Amends the provisions of GS 14-415.21 that provide that it is an infraction to carry a concealed handgun in violation of GS 14-415.11(c)(8), which prohibits concealed carry on private premises where notice that carrying a concealed handgun is prohibited by the posting of a conspicuous notice or statement, making clarifying changes and providing that such violators can be required to pay a fine of up to $500.

Deletes all of Section 11 from the previous edition, which repealed regulations that required certain determinations or findings to be reported to the National Instant Criminal Background Check System (NICS) and various other provisions concerning reporting disqualifiers to the NICS. Also included in the now deleted Section 11 were provisions concerning the access of specified involuntary commitment records by the sheriff for background checks as well as provisions that required the fingerprinting of individuals charged with the commission of specified misdemeanors.

Repeals the following statutes: GS 14-402 (Sale of certain weapons without permit forbidden), 14-403 (Permit issued by sheriff; form of permit; expiration of permit), 14-404 (Issuance or refusal of permit; appeal from refusal; grounds for refusal; sheriff's fee), 14-405 (Record of permits kept by sheriff; confidentiality of permit information), and 14-407.1 (Sale of blank cartridge pistols). Effective October 1, 2018, applying to offenses committed on or after that date.

Amends GS 14-315(b1), deleting language that provided that a person producing evidence that a minor used an apparently valid permit to receive a weapon is a partial defense to the violation of selling or giving weapons to minors. Effective October 1, 2018, applying to offenses committed on or after that date.

Amends GS 14-404(c1) to clarify what information the clerk of court must transmit to the NICS. Directs the clerk of court to transmit to NICS those judicial findings and determinations that can be used to confirm a disqualifying factor as outlined in GS 14-404(c) within 48 hours of the entry of such data.

Directs the Administrative Office of the Courts (AOC), in consultation with the State Bureau of Investigation (SBI), to work with NICS to determine the feasibility of reporting additional information from the state's court and law enforcement records relevant to persons disqualified for purchase or possession under GS 14-404(c)(1), (c)(2), (c)(3), and (c)(8). Directs the AOC and the SBI to report to the Joint Legislative Oversight Committee on Justice and Public Safety on or before March 1, 2016. Specifies what must be contained in the report. 

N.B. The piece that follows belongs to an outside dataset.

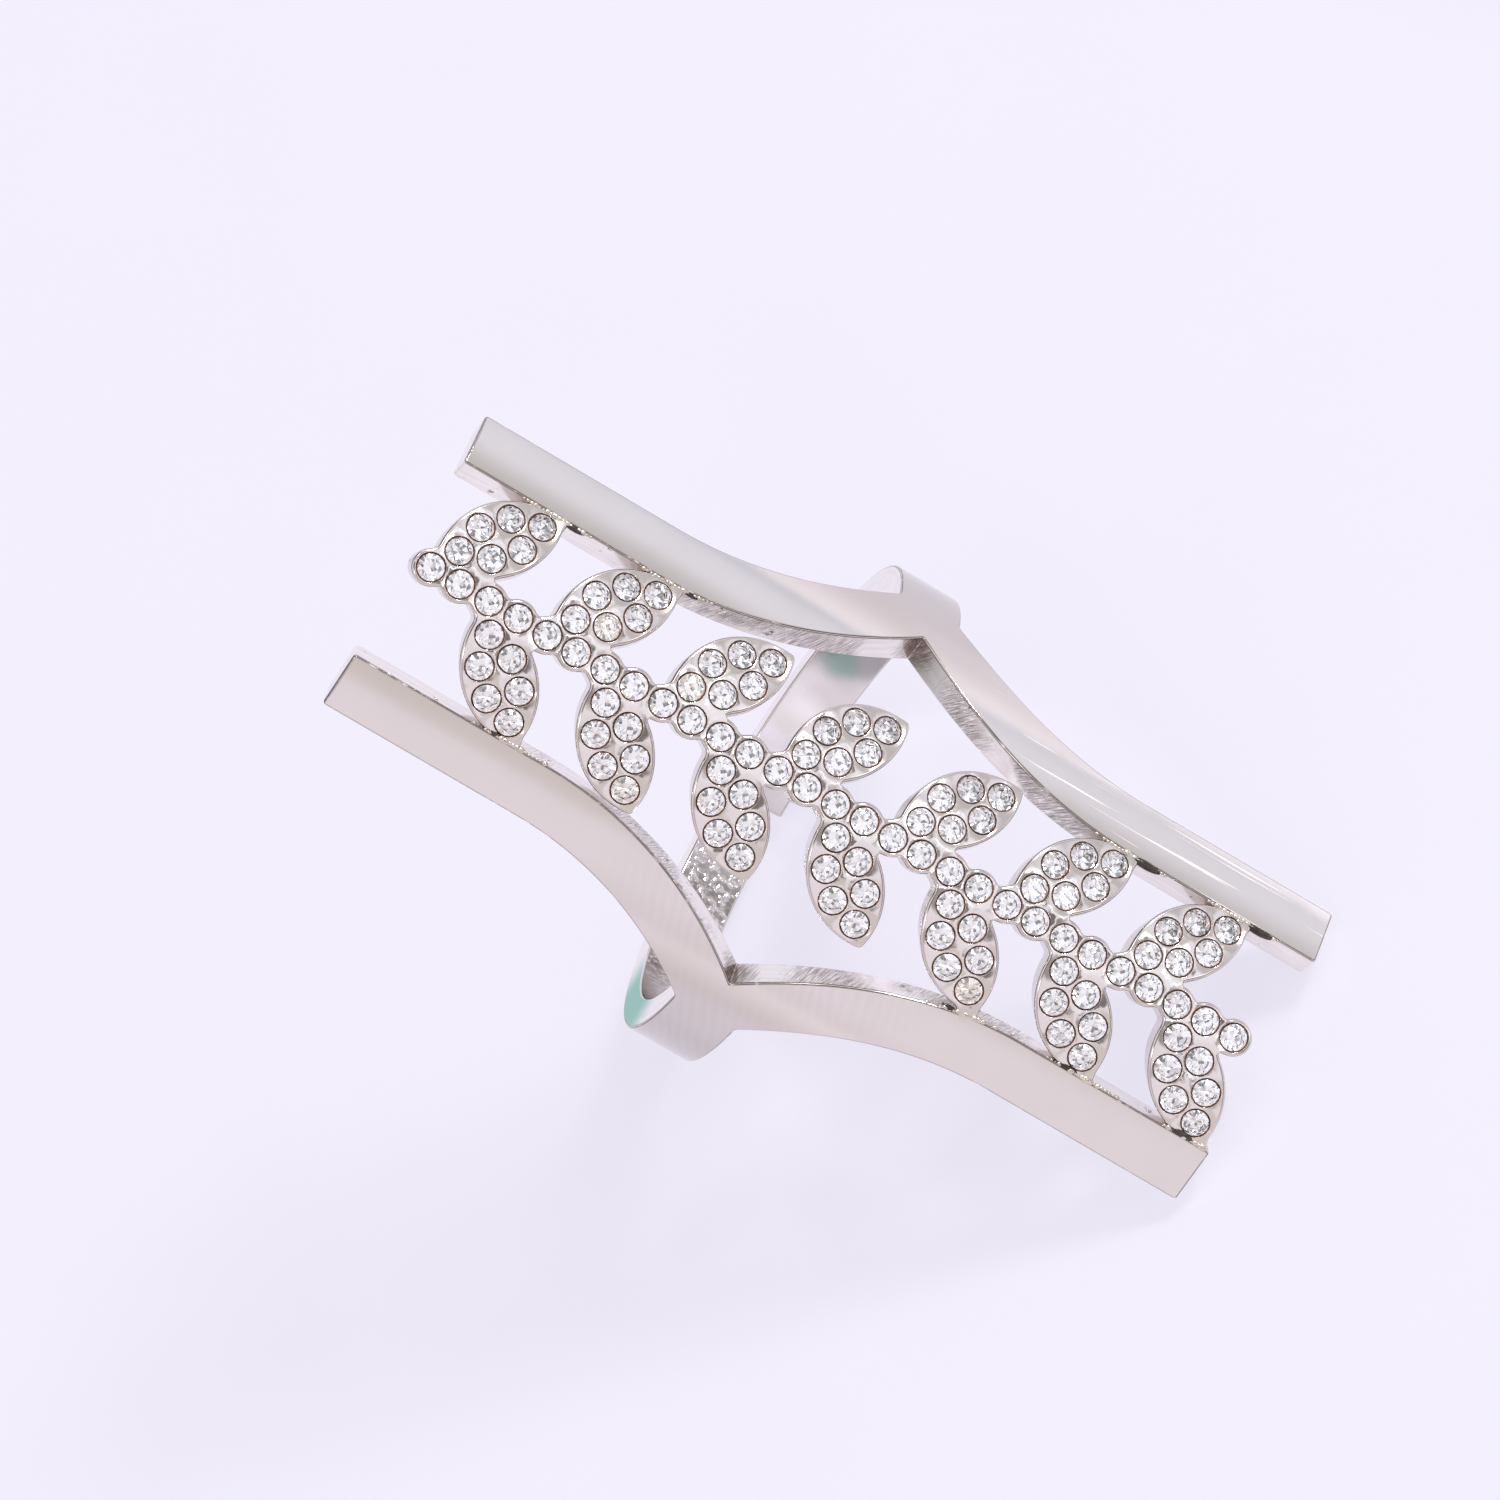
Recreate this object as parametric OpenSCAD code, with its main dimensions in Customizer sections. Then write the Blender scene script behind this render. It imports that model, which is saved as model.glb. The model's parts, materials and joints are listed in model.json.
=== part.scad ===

Requires the AOC to use up to $20,000 from funds for the 2014-15 fiscal year from its Internet Technology Fund to implement the provisions found above in GS 14-404(c1). 

Enacts new GS 14-409.41 to provide that when a chief law enforcement officer's certification is required by federal law or regulation for the transfer or making of a firearm, the chief law enforcement officer must, within 15 days of receipt of a request for certification, provide the certification if the applicant is not prohibited from receiving or possessing the firearm and is not the subject of a proceeding that could result in the applicant being prohibited from receiving or possessing the firearm. Requires written notification of any certification denial. Allows an applicant whose request for certification is denied to appeal the decision to the district court of the district in which the request for certification was made. Provides chief law enforcement officers and their employees who act in good faith with immunity from liability arising from any act or omission in making a certification. Effective October 1, 2015.

Amends the effective date provisions, providing that Sections 1, 2, 3, 8, and 9 of the act are effective October 1, 2015 (was, July 1, 2015), applying to offenses committed on or after that date. Section 5 is effective October 1, 2015 (was, July 1, 2015), but does not apply to pending litigation. Section 7 of the act becomes effective October 1, 2015 (was, July 1, 2015), applying to permit applications submitted on or after that date. Provides that Sections 11, 14, and 15 become effective October 1, 2015 (was, December 1, 2015), applying to violations occurring on or after that date.